* _Problem details_:
Make an exact copy of the entries below.
— START OF Listed records —
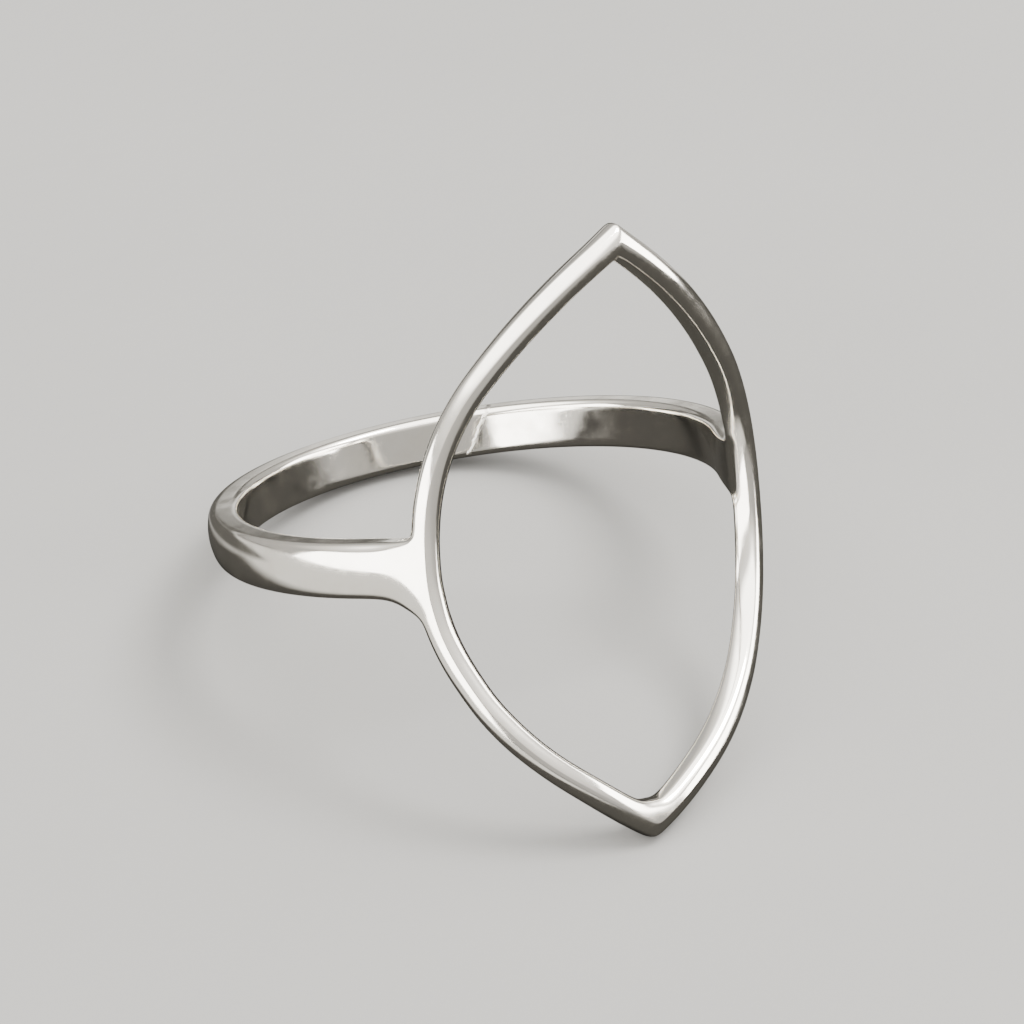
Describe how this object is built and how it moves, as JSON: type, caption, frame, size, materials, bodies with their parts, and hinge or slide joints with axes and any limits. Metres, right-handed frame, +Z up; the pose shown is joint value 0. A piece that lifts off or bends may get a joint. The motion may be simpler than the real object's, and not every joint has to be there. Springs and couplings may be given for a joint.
{
  "type": "open navette ring",
  "caption": "slim finger ring whose round domed band spreads into an open pointed-oval frame, in polished silver, lying at rest on its lower tip and band",
  "frame": {"origin": "on the surface that the ring lies on, under the middle of its bounding box", "axes": "+Z up from the surface, -Y towards the side that the navette faces, +X to the right as seen from that side"},
  "size_m": [0.0196, 0.023, 0.0178],
  "materials": {
    "silver": "polished"
  },
  "bodies": {
    "root": {"ring": "silver"}
  },
  "joints": []
}
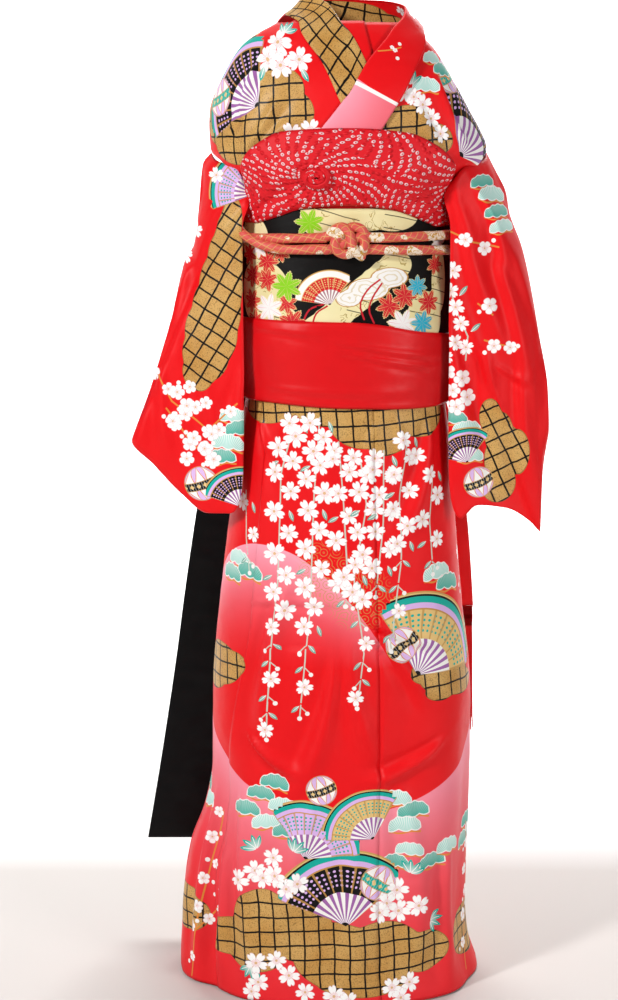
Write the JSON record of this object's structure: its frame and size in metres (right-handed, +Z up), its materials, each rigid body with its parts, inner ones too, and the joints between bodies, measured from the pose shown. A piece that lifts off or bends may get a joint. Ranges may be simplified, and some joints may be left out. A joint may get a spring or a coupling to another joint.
{
  "type": "girl's furisode kimono with obi and sashes, worn form",
  "caption": "Girl's long-sleeved red silk kimono in its worn, hollow form, left front over right, with brocade obi, tie-dyed scarf, padded cord and soft red sash.",
  "frame": {"origin": "middle of the neck opening at the height of the shoulders, where the wearer's shoulders hold the garment; the hem is 1.04 m below", "axes": "+Z up, the front faces -Y, the wearer's left is +X"},
  "size_m": [0.461, 0.2595, 1.106],
  "materials": {
    "printed_silk": "satin",
    "obi_brocade": "brocade with a gold thread sheen",
    "obi_satin": "satin",
    "tie_dyed_silk": "crepe with raised tie-dyed dots",
    "cord_brocade": "brocade with a gold thread sheen",
    "sash_silk": "soft satin"
  },
  "bodies": {
    "root": {"front_left": "printed_silk", "front_right": "printed_silk", "okumi_left": "printed_silk", "okumi_right": "printed_silk", "back_left": "printed_silk", "back_right": "printed_silk", "collar": "printed_silk", "sleeve_left": "printed_silk", "sleeve_right": "printed_silk", "obi": "obi_brocade", "obi_knot": "obi_brocade", "obi_tail": "obi_satin", "obiage": "tie_dyed_silk", "obiage_knot": "tie_dyed_silk", "obijime_upper": "cord_brocade", "obijime_lower": "cord_brocade", "obijime_knot": "cord_brocade", "shigoki": "sash_silk", "shigoki_tail": "sash_silk", "shigoki_fringe": "sash_silk"}
  },
  "joints": []
}
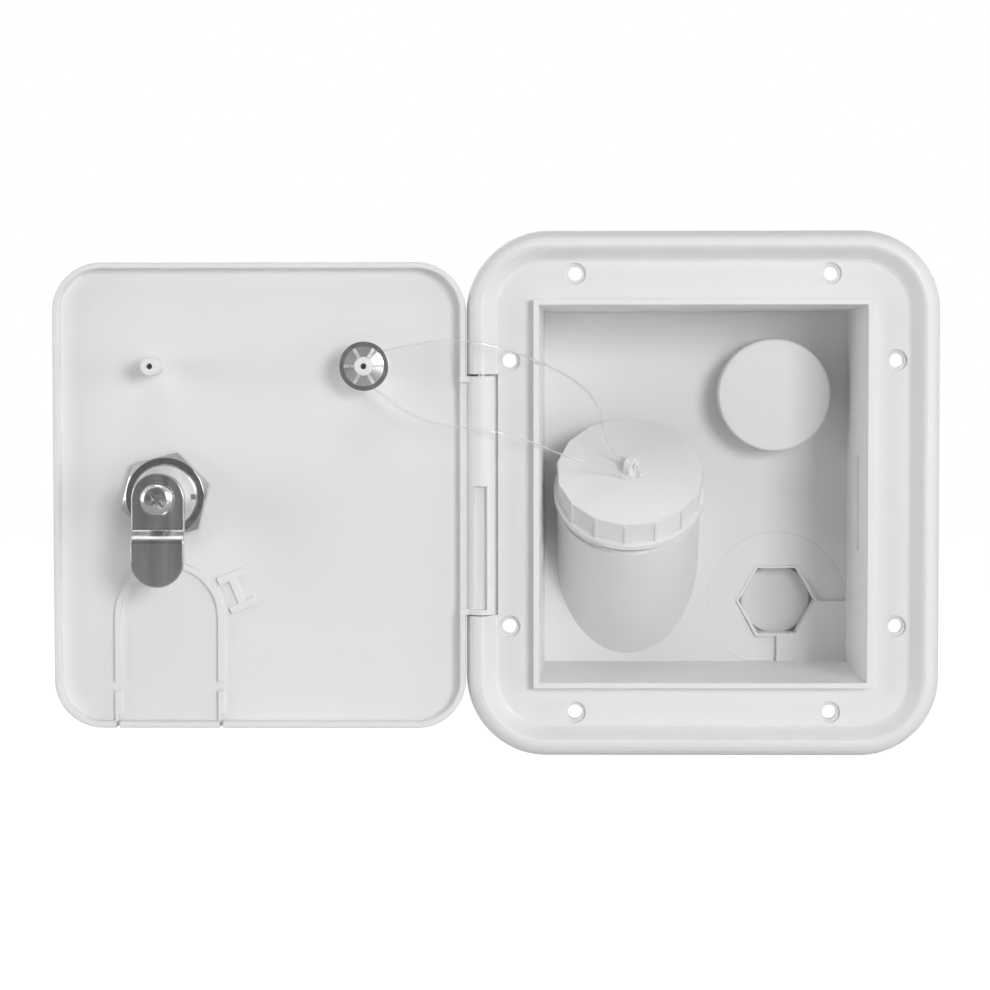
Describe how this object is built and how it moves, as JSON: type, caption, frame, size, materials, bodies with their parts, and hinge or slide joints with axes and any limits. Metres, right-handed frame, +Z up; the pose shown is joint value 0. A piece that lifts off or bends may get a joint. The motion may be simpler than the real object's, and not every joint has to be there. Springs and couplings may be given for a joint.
{
  "type": "fresh water fill inlet",
  "caption": "Wall-mounted fresh water fill inlet: rimmed housing with an inclined filler neck, a faceted screw cap on a thin cord, and a side-hinged door with a cam lock.",
  "frame": {"origin": "centre of the flange's back face, which lies on the caravan wall, amid the wall screws", "axes": "+X to the right and across the open door, +Z up, -Y out of the wall towards the person who fills the tank"},
  "size_m": [0.3, 0.1138, 0.178],
  "materials": {
    "white_plastic": "satin moulded ABS",
    "cap_plastic": "satin moulded ABS",
    "steel": "bright zinc",
    "cam_steel": "stamped and plated",
    "chrome": "polished plating",
    "brass": "stamped",
    "rubber": "matt",
    "clear_nylon": "clear monofilament"
  },
  "bodies": {
    "housing": {"housing": "white_plastic", "filler_neck": "white_plastic", "neck_gasket": "rubber", "hinge_pin_upper": "steel", "hinge_pin_lower": "steel"},
    "door": {"door_panel": "white_plastic", "lock_housing": "chrome", "lock_gasket": "rubber", "lock_nut": "chrome", "star_washer": "steel", "tether": "clear_nylon"},
    "lock": {"lock_plug": "chrome", "lock_wafers": "brass", "wafer_springs": "steel", "stop_washer": "chrome", "cam": "cam_steel", "cam_washer": "steel", "cam_screw": "chrome"},
    "seal": {"cap_seal": "rubber"},
    "cap": {"cap": "cap_plastic"}
  },
  "joints": [
    {"name": "door_hinge", "type": "hinge", "parent": "housing", "child": "door", "pos_m": [-0.075, -0.0075, 0], "axis": [0, 0, 1], "range_deg": [0, 180], "deforming": ["tether"]},
    {"name": "lock_turn", "type": "hinge", "parent": "door", "child": "lock", "pos_m": [-0.1823, -0.01, -0.0008], "axis": [0, 1, 0], "range_deg": [0, 90]},
    {"name": "cap_rise", "type": "slide", "parent": "housing", "child": "seal", "axis": [0, -0.7071, 0.7071], "range_m": [0, 0.0081], "deforming": ["tether"]},
    {"name": "cap_turn", "type": "hinge", "parent": "seal", "child": "cap", "pos_m": [-0.0241, 0.01772, 0.00438], "axis": [0, -0.7071, 0.7071], "range_deg": [0, 720], "deforming": ["tether"]}
  ],
  "couplings": [
    {"joint": "cap_rise", "follows": "cap_turn", "m_per_rad": 0.00063662}
  ]
}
— END OF Listed records —
* _Final answer_:
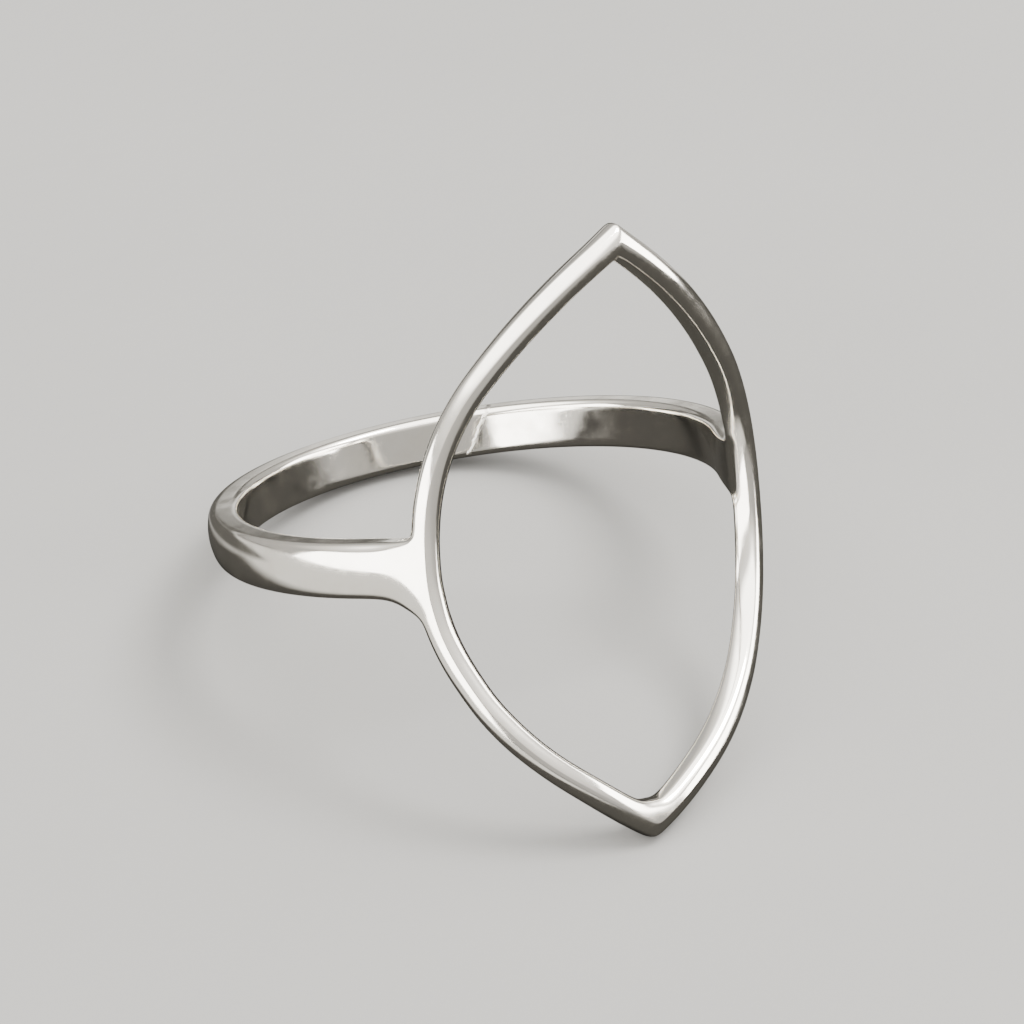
Describe how this object is built and how it moves, as JSON: type, caption, frame, size, materials, bodies with their parts, and hinge or slide joints with axes and any limits. Metres, right-handed frame, +Z up; the pose shown is joint value 0. A piece that lifts off or bends may get a joint. The motion may be simpler than the real object's, and not every joint has to be there. Springs and couplings may be given for a joint.
{
  "type": "open navette ring",
  "caption": "slim finger ring whose round domed band spreads into an open pointed-oval frame, in polished silver, lying at rest on its lower tip and band",
  "frame": {"origin": "on the surface that the ring lies on, under the middle of its bounding box", "axes": "+Z up from the surface, -Y towards the side that the navette faces, +X to the right as seen from that side"},
  "size_m": [0.0196, 0.023, 0.0178],
  "materials": {
    "silver": "polished"
  },
  "bodies": {
    "root": {"ring": "silver"}
  },
  "joints": []
}
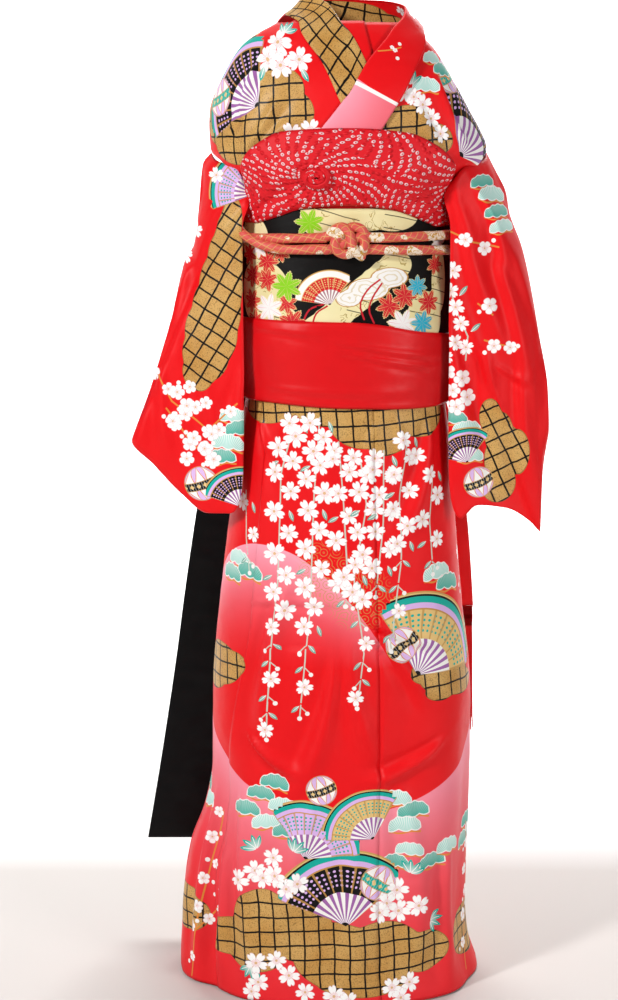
Write the JSON record of this object's structure: its frame and size in metres (right-handed, +Z up), its materials, each rigid body with its parts, inner ones too, and the joints between bodies, measured from the pose shown. A piece that lifts off or bends may get a joint. Ranges may be simplified, and some joints may be left out. A joint may get a spring or a coupling to another joint.
{
  "type": "girl's furisode kimono with obi and sashes, worn form",
  "caption": "Girl's long-sleeved red silk kimono in its worn, hollow form, left front over right, with brocade obi, tie-dyed scarf, padded cord and soft red sash.",
  "frame": {"origin": "middle of the neck opening at the height of the shoulders, where the wearer's shoulders hold the garment; the hem is 1.04 m below", "axes": "+Z up, the front faces -Y, the wearer's left is +X"},
  "size_m": [0.461, 0.2595, 1.106],
  "materials": {
    "printed_silk": "satin",
    "obi_brocade": "brocade with a gold thread sheen",
    "obi_satin": "satin",
    "tie_dyed_silk": "crepe with raised tie-dyed dots",
    "cord_brocade": "brocade with a gold thread sheen",
    "sash_silk": "soft satin"
  },
  "bodies": {
    "root": {"front_left": "printed_silk", "front_right": "printed_silk", "okumi_left": "printed_silk", "okumi_right": "printed_silk", "back_left": "printed_silk", "back_right": "printed_silk", "collar": "printed_silk", "sleeve_left": "printed_silk", "sleeve_right": "printed_silk", "obi": "obi_brocade", "obi_knot": "obi_brocade", "obi_tail": "obi_satin", "obiage": "tie_dyed_silk", "obiage_knot": "tie_dyed_silk", "obijime_upper": "cord_brocade", "obijime_lower": "cord_brocade", "obijime_knot": "cord_brocade", "shigoki": "sash_silk", "shigoki_tail": "sash_silk", "shigoki_fringe": "sash_silk"}
  },
  "joints": []
}
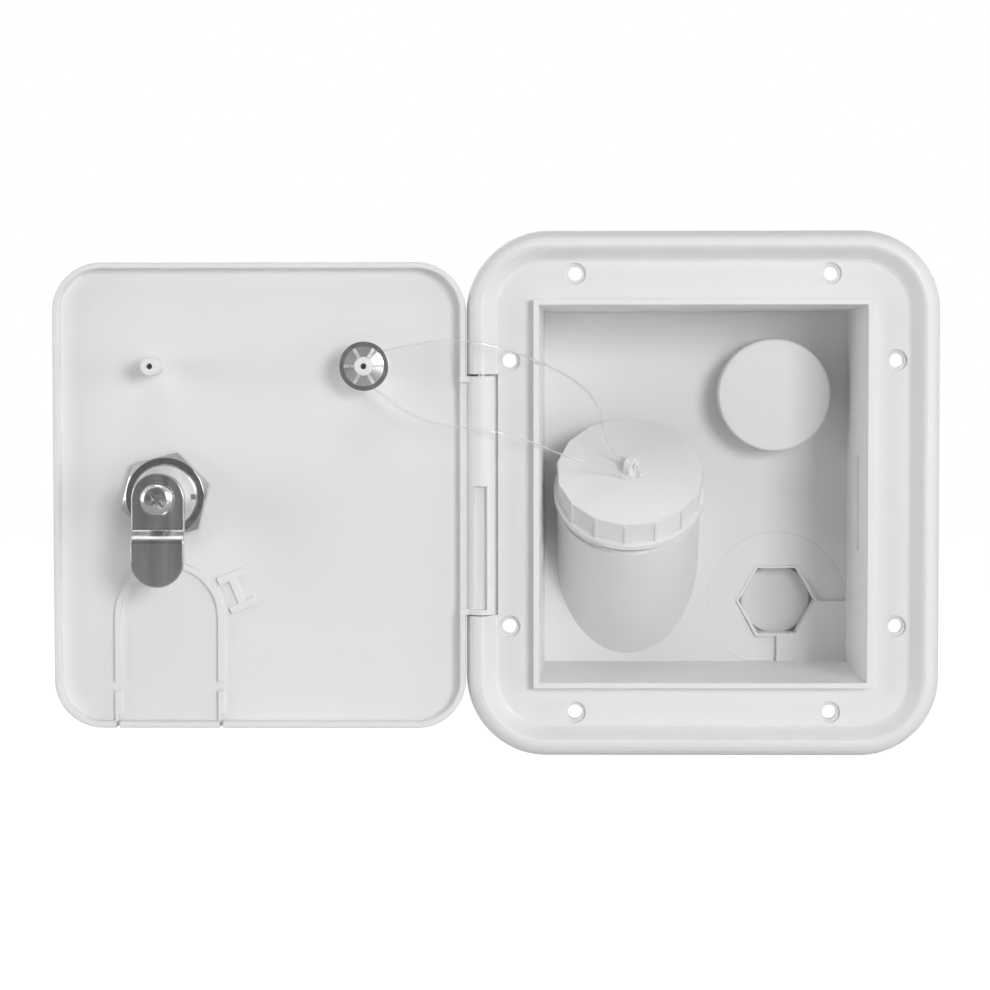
Describe how this object is built and how it moves, as JSON: type, caption, frame, size, materials, bodies with their parts, and hinge or slide joints with axes and any limits. Metres, right-handed frame, +Z up; the pose shown is joint value 0. A piece that lifts off or bends may get a joint. The motion may be simpler than the real object's, and not every joint has to be there. Springs and couplings may be given for a joint.
{
  "type": "fresh water fill inlet",
  "caption": "Wall-mounted fresh water fill inlet: rimmed housing with an inclined filler neck, a faceted screw cap on a thin cord, and a side-hinged door with a cam lock.",
  "frame": {"origin": "centre of the flange's back face, which lies on the caravan wall, amid the wall screws", "axes": "+X to the right and across the open door, +Z up, -Y out of the wall towards the person who fills the tank"},
  "size_m": [0.3, 0.1138, 0.178],
  "materials": {
    "white_plastic": "satin moulded ABS",
    "cap_plastic": "satin moulded ABS",
    "steel": "bright zinc",
    "cam_steel": "stamped and plated",
    "chrome": "polished plating",
    "brass": "stamped",
    "rubber": "matt",
    "clear_nylon": "clear monofilament"
  },
  "bodies": {
    "housing": {"housing": "white_plastic", "filler_neck": "white_plastic", "neck_gasket": "rubber", "hinge_pin_upper": "steel", "hinge_pin_lower": "steel"},
    "door": {"door_panel": "white_plastic", "lock_housing": "chrome", "lock_gasket": "rubber", "lock_nut": "chrome", "star_washer": "steel", "tether": "clear_nylon"},
    "lock": {"lock_plug": "chrome", "lock_wafers": "brass", "wafer_springs": "steel", "stop_washer": "chrome", "cam": "cam_steel", "cam_washer": "steel", "cam_screw": "chrome"},
    "seal": {"cap_seal": "rubber"},
    "cap": {"cap": "cap_plastic"}
  },
  "joints": [
    {"name": "door_hinge", "type": "hinge", "parent": "housing", "child": "door", "pos_m": [-0.075, -0.0075, 0], "axis": [0, 0, 1], "range_deg": [0, 180], "deforming": ["tether"]},
    {"name": "lock_turn", "type": "hinge", "parent": "door", "child": "lock", "pos_m": [-0.1823, -0.01, -0.0008], "axis": [0, 1, 0], "range_deg": [0, 90]},
    {"name": "cap_rise", "type": "slide", "parent": "housing", "child": "seal", "axis": [0, -0.7071, 0.7071], "range_m": [0, 0.0081], "deforming": ["tether"]},
    {"name": "cap_turn", "type": "hinge", "parent": "seal", "child": "cap", "pos_m": [-0.0241, 0.01772, 0.00438], "axis": [0, -0.7071, 0.7071], "range_deg": [0, 720], "deforming": ["tether"]}
  ],
  "couplings": [
    {"joint": "cap_rise", "follows": "cap_turn", "m_per_rad": 0.00063662}
  ]
}